Exercise
Extract precisely the lines of the entries below, from the first line through the line containing "headband's lower edge.".

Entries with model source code
** start **

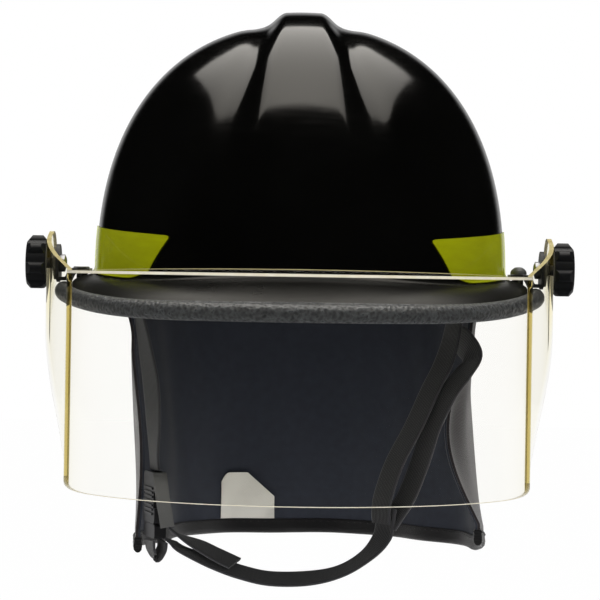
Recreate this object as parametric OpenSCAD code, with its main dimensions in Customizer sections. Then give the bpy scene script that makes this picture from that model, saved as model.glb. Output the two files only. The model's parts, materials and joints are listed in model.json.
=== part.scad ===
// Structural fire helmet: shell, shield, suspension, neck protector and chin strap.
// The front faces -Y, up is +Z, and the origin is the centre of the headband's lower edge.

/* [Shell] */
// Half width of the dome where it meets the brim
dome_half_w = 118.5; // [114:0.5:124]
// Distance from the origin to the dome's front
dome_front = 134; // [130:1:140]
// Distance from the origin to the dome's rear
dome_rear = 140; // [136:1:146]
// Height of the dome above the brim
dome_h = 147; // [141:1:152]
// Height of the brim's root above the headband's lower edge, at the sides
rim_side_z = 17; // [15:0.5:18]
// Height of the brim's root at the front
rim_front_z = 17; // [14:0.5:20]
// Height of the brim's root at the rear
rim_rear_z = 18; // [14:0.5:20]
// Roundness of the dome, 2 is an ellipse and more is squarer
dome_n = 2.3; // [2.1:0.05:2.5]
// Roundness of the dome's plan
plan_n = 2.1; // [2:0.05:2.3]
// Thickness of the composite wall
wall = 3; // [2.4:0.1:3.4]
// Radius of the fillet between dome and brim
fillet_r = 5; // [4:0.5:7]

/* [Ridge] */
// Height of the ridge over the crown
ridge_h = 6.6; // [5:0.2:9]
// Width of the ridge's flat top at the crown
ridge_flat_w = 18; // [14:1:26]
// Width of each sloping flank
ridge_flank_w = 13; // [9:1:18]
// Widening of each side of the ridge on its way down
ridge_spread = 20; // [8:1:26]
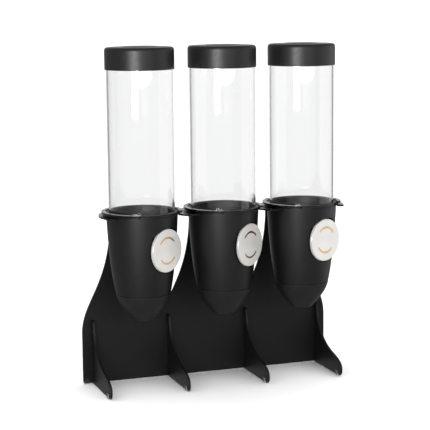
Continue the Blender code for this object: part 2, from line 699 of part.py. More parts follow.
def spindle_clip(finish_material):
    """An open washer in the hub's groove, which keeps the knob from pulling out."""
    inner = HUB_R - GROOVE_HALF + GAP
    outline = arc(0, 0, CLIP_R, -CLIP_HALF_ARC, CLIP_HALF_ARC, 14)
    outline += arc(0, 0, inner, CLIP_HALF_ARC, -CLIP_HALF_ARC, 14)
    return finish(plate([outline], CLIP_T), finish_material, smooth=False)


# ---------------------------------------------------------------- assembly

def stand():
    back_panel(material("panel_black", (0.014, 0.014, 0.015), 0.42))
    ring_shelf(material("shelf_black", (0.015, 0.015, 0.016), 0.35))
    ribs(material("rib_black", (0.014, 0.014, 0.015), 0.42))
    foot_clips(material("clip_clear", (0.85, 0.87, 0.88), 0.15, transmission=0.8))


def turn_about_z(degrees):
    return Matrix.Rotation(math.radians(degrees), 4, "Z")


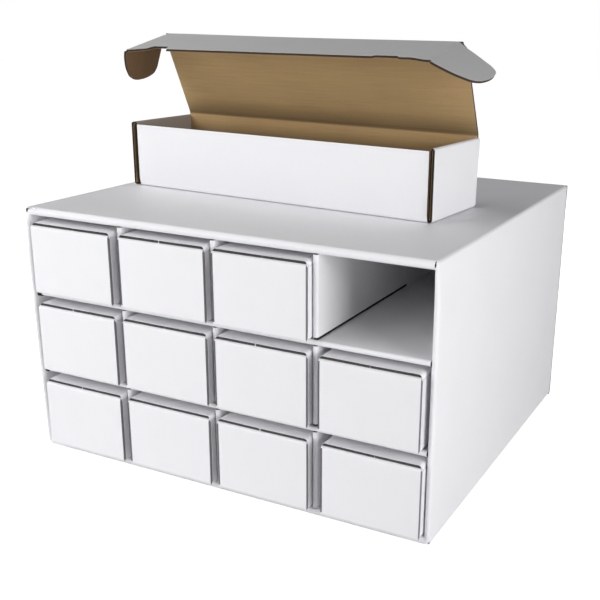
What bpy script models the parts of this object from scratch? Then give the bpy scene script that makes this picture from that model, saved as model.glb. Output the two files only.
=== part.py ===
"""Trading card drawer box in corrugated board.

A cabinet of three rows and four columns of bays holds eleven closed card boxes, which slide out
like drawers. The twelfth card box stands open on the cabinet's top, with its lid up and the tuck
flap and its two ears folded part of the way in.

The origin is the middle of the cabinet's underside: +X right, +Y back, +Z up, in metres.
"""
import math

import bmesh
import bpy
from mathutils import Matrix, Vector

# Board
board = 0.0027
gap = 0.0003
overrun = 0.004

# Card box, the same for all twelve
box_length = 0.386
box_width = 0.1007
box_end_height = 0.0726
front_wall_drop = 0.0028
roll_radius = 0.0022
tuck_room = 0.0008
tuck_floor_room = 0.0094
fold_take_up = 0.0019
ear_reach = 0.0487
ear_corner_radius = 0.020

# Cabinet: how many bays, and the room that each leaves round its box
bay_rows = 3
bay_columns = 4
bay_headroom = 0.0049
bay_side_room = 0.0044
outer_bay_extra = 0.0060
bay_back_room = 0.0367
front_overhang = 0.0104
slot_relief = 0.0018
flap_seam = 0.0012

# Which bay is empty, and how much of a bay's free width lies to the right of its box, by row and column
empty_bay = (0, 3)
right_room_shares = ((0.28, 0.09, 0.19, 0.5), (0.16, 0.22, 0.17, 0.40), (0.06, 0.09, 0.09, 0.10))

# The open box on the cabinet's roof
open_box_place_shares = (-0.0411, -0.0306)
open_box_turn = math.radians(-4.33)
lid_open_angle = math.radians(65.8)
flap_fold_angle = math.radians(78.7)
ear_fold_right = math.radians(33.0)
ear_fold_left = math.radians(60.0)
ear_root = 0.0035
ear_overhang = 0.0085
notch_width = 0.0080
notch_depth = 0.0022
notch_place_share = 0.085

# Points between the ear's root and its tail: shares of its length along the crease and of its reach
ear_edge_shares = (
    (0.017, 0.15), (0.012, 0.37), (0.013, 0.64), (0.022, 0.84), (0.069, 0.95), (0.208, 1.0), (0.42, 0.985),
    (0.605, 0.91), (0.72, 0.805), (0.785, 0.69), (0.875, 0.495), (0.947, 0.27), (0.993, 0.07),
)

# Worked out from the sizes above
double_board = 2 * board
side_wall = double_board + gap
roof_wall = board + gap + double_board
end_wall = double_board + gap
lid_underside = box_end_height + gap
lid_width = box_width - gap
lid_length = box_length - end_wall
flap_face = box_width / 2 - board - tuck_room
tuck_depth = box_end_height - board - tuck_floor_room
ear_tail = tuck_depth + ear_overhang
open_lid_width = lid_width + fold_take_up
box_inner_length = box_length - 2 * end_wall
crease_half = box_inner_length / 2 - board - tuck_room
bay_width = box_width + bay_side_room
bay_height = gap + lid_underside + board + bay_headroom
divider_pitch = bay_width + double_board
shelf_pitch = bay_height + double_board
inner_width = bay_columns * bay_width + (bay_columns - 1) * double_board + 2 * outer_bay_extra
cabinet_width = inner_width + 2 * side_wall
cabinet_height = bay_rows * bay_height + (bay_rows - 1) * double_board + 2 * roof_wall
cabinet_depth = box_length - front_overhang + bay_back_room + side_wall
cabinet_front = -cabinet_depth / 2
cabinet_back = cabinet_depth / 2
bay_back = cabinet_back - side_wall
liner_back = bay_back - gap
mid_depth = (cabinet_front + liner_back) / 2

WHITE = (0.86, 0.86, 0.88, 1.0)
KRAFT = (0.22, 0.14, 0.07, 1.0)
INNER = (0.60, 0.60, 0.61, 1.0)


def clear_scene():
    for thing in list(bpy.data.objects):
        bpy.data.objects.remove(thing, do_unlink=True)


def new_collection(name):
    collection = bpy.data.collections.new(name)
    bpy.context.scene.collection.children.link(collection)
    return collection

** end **

Answer to this task
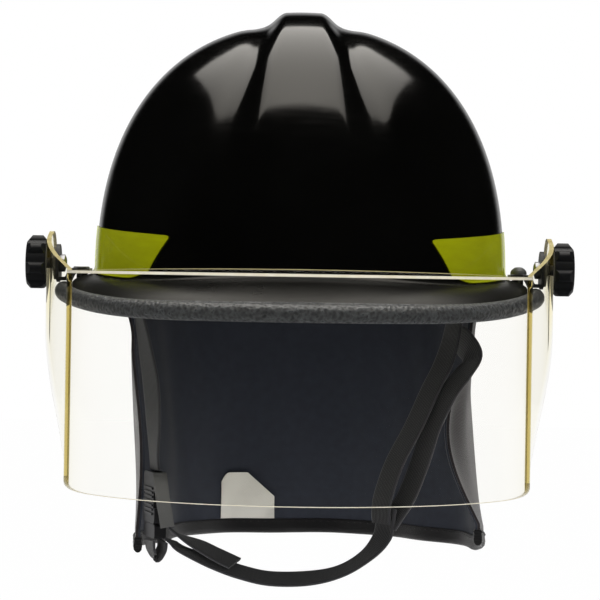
Recreate this object as parametric OpenSCAD code, with its main dimensions in Customizer sections. Then give the bpy scene script that makes this picture from that model, saved as model.glb. Output the two files only. The model's parts, materials and joints are listed in model.json.
=== part.scad ===
// Structural fire helmet: shell, shield, suspension, neck protector and chin strap.
// The front faces -Y, up is +Z, and the origin is the centre of the headband's lower edge.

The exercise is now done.